Concernant les émissions de polluant liés à la circulation automobile. Lors de la réunion du publique en ligne du 24 août 2021, qui s’est tenue sur le thème de l’environnement, des précisions sur la pollution atmosphérique et la dispersion de la pollution routière ont été présentés et expliqués par ATMO AuRA, association spécialiste de la thématique pour la région.

Ainsi, malgré l’augmentation constante des trafics depuis 2007, la pollution atmosphérique s’est réduite d’au moins 30% pour les polluants principaux (Nox et particules fines) dans le Rhône sur la même période, cette tendance devant se poursuivre dans les prochaines années en lien avec l’amélioration significative du parc roulant français.
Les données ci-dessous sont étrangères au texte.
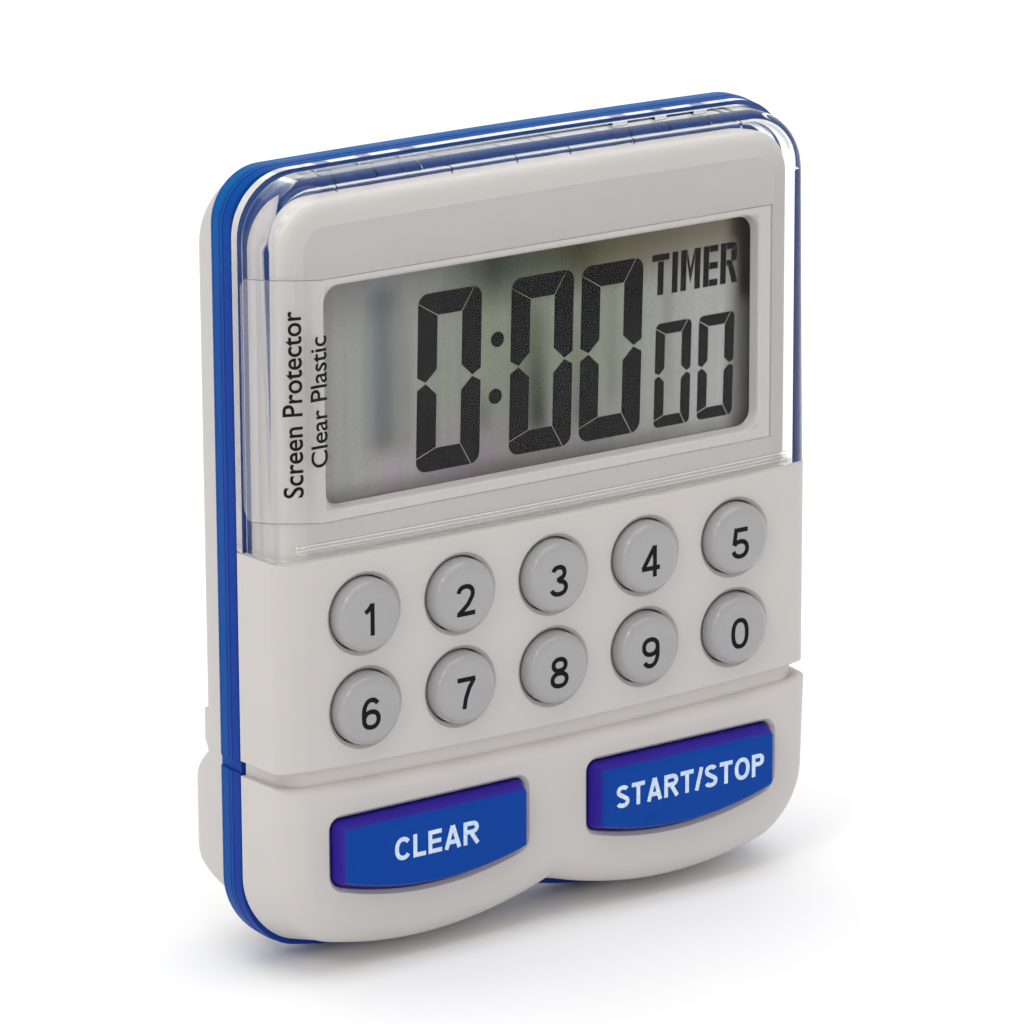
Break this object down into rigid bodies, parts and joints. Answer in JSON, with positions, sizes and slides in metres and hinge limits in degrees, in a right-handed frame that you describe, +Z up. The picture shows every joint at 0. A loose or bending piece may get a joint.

Ces éléments sont disponibles sur le site internet de la concertation, onglet ressources.

De plus, sur A46 Sud, même si le trafic devrait s’intensifier, il prendra place sur une infrastructure moins congestionnée. Cela devrait permettre aux usagers de rouler à une vitesse plus constante, évitant ainsi les baisses subites de vitesse et d’accélérations soudaines, synonymes de consommations accrues de carburant et donc de plus d’émissions. Autre conséquence, avec une circulation plus fluide sur l’A46 Sud, les automobilistes vont préférer l’autoroute et se détourner du réseau secondaire et ainsi rouler à des vitesses proches des optimums d’émissions de polluants (cf. chapitre précédent) ce qui devrait permettre de réduire d’autant plus les émissions de polluants localement. Ces éléments sont également présentés page 89 du dossier de concertation.